• STATED TASK:
Set down exactly the lines of the listing below, please, beginning with the first and ending with the line that holds "CLEARANCE = 0.0003".

• GIVEN INFORMATION:
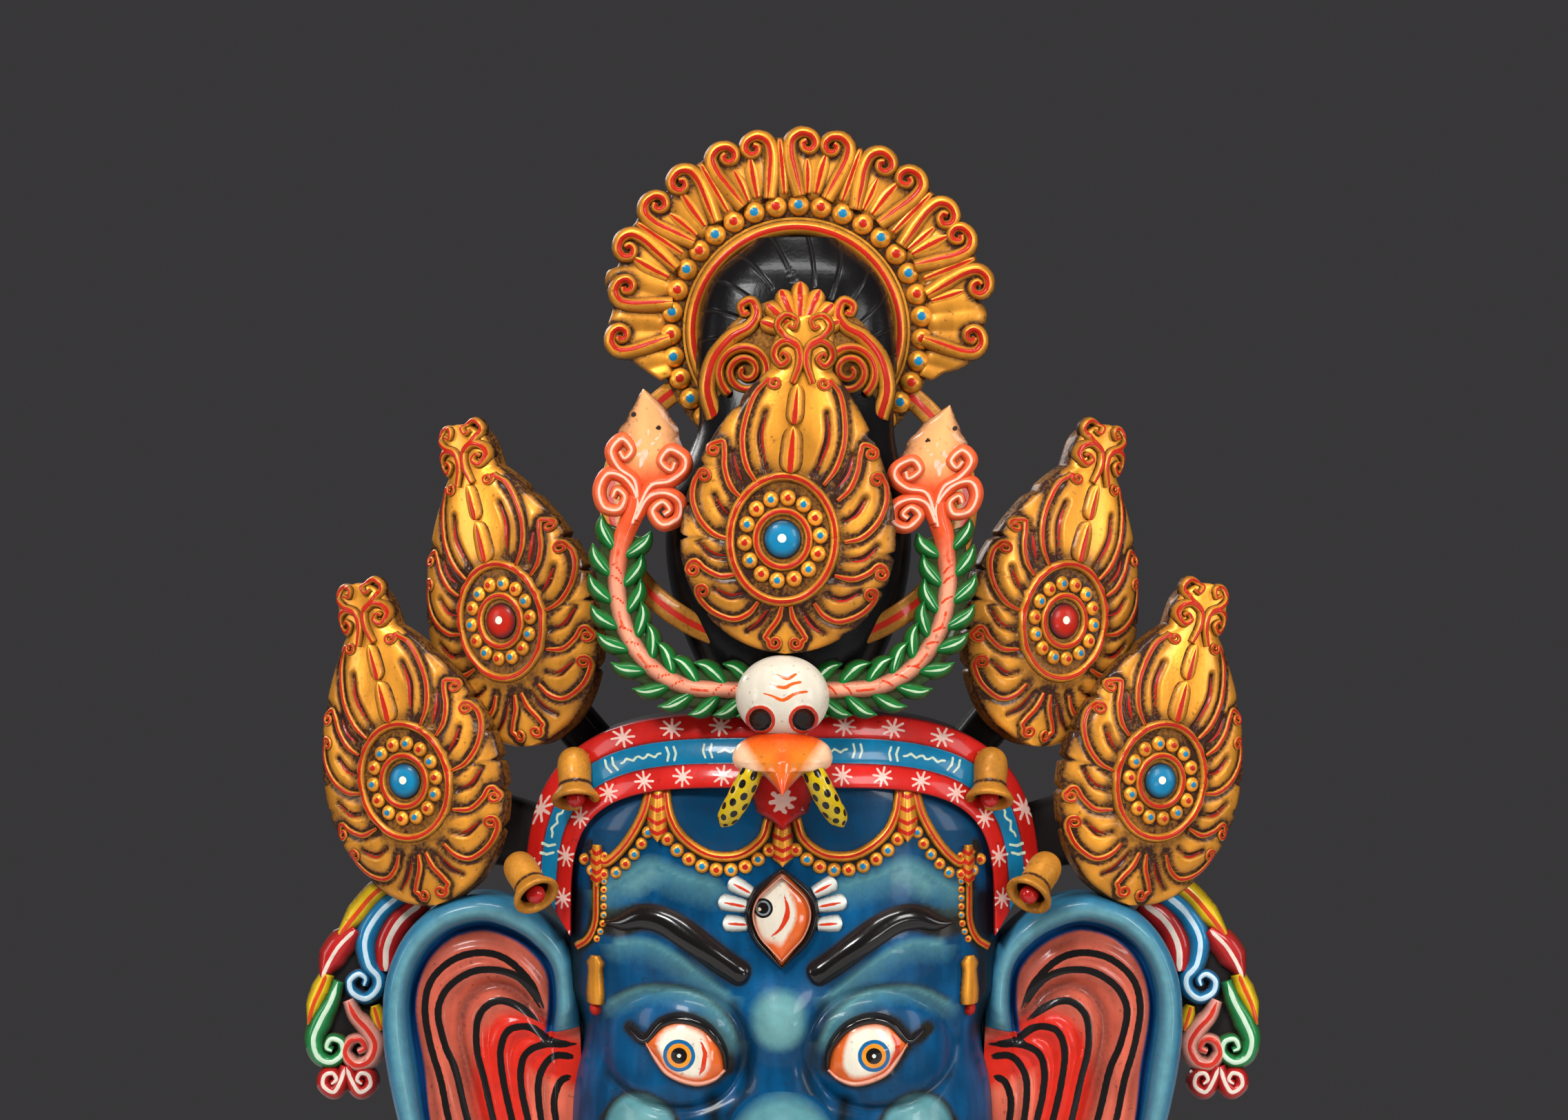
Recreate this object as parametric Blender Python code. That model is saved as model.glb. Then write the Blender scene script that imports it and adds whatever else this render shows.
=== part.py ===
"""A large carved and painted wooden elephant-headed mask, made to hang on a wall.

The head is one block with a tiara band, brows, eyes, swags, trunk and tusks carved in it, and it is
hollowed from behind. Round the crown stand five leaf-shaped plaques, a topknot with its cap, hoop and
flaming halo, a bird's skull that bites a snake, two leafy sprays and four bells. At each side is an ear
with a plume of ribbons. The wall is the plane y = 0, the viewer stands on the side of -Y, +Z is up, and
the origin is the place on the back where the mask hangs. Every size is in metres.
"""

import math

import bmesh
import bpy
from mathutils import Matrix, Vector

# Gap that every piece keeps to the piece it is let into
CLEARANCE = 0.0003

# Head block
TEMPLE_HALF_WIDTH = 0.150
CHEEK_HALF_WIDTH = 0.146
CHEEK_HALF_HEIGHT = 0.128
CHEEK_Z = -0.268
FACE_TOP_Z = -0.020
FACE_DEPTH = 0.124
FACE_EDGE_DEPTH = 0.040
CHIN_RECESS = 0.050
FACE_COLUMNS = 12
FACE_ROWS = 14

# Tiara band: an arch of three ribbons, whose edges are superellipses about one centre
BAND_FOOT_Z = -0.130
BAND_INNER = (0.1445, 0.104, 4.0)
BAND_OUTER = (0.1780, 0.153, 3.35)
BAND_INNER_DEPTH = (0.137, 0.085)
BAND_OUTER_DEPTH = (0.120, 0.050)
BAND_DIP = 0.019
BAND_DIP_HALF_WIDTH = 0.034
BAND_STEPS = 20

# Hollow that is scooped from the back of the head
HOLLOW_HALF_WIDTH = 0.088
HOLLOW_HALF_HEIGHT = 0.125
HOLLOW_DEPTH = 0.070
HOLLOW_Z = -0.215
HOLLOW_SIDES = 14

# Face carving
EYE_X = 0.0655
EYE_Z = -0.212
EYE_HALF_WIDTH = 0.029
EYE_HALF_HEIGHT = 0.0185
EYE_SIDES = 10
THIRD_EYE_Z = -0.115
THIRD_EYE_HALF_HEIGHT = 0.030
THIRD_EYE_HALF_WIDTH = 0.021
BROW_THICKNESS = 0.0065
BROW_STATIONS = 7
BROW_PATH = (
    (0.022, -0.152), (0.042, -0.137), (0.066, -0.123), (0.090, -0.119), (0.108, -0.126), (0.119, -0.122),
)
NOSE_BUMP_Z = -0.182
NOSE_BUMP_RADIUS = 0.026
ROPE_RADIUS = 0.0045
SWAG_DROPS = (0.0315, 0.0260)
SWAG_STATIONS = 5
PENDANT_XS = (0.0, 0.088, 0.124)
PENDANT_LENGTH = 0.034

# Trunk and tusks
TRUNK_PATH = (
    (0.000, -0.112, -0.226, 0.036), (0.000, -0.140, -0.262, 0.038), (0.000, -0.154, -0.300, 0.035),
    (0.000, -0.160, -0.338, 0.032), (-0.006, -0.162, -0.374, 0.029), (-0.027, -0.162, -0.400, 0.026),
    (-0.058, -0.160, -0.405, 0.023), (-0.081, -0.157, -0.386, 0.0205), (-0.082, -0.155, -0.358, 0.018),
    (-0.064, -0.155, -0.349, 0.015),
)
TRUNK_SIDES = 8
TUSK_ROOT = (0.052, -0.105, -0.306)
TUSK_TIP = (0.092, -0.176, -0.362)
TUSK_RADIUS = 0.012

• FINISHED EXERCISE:
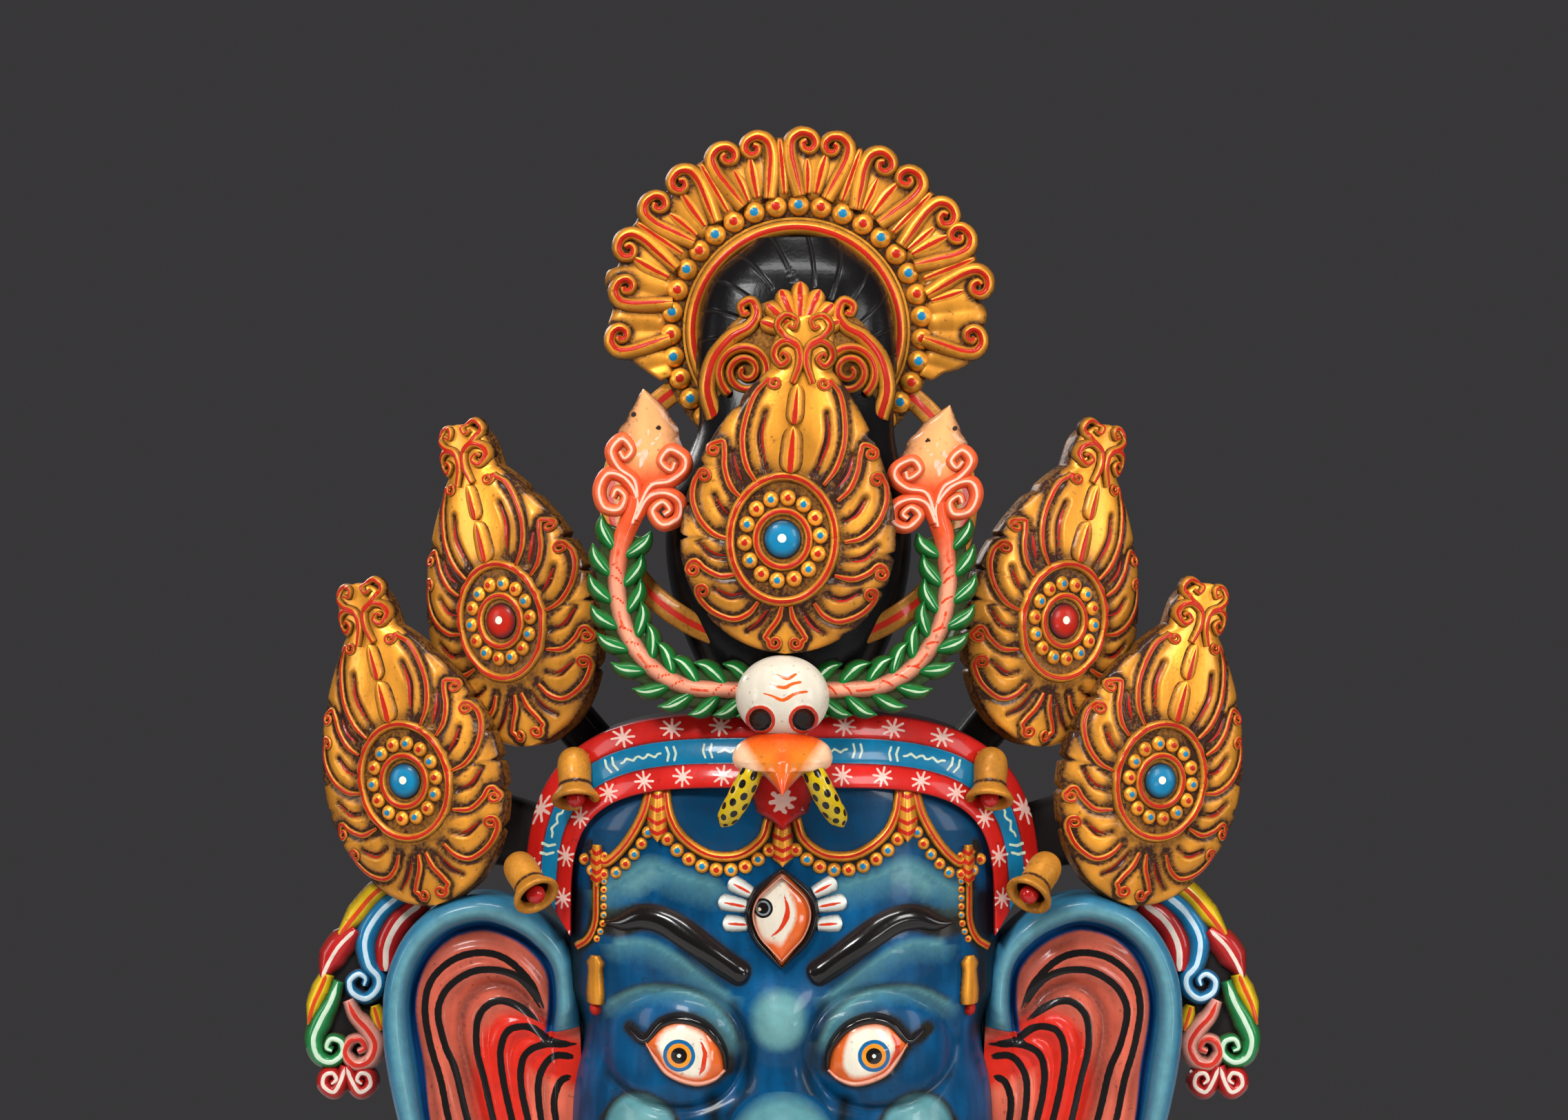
Recreate this object as parametric Blender Python code. That model is saved as model.glb. Then write the Blender scene script that imports it and adds whatever else this render shows.
=== part.py ===
"""A large carved and painted wooden elephant-headed mask, made to hang on a wall.

The head is one block with a tiara band, brows, eyes, swags, trunk and tusks carved in it, and it is
hollowed from behind. Round the crown stand five leaf-shaped plaques, a topknot with its cap, hoop and
flaming halo, a bird's skull that bites a snake, two leafy sprays and four bells. At each side is an ear
with a plume of ribbons. The wall is the plane y = 0, the viewer stands on the side of -Y, +Z is up, and
the origin is the place on the back where the mask hangs. Every size is in metres.
"""

import math

import bmesh
import bpy
from mathutils import Matrix, Vector

# Gap that every piece keeps to the piece it is let into
CLEARANCE = 0.0003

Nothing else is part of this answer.